There's a music genre called 'metal' and next time you should include it in the poll :tongue:


----------



## pianodog (Jan 25, 2013)

I hate mainstream pop. I really don't like any kind of dancy, beat song and hate it when lyrics are really shallow. I tend to like music that has a beautiful complixty to it, but not weird sounding.
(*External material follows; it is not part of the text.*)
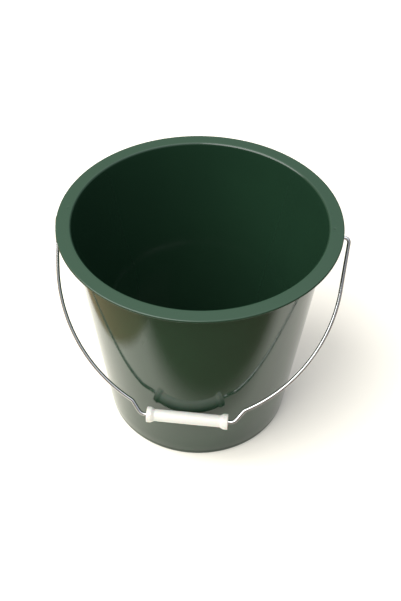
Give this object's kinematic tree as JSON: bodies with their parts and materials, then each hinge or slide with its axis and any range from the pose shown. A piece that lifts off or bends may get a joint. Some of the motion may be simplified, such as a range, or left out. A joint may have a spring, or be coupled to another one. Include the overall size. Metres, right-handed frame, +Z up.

I also like rock, punk rock, grunge rock anything like that. 

Here's a band I love





That's the kind of music I feel like appeals to Se.


----------



## Uralian Hamster (May 13, 2011)

ISTP - Alternative, electronic, world


----------



## noaydi (Feb 18, 2011)

INFP/INFj (FiNeSiTe) : All kind of music, but mainly electronic (because Im dj - so I spend many time listening and searching for new stuff), classical and french song.


----------



## GoosePeelings (Nov 10, 2013)

ISTP
It's easier to ask what I do not listen to. I love electric swing and such, many songs with rhythm.
But reggae and soul aren't really my favorites.

1900 posts in 35 days.


----------



## KSKatze (Nov 15, 2012)

INFJ, alternative/indie/anything guitar-y with interesting lyrics and a nice melody. Actually got a thing for depressing lyrics with upbeat melody.


----------



## No Eyes (Dec 15, 2013)

I'm an ENTP and I listen to rock, classical, electronic, metal, alternative, and others I can't recall.


----------



## Akuma (Dec 1, 2013)

INTP, quite everything except Country when it has a good melody/rhythm and/or decent lyrics.


----------



## Violator Rose (Sep 23, 2011)

ENFP. I mainly listen to electronic music. Pretty much everything electronic: house, trance, hardstyle, hardcore, gabber, old-school techno, dubstep, drum & bass, darkwave, synth pop, downtempo, musique concrete, pretty much everything electronic. It just fascinates me.

I also love alternative rock, classic rock, old-school hip hop, some new-school hip-hop, industrial (<3 industrial), some metal, some pop, some grunge, pretty much a little bit of everything.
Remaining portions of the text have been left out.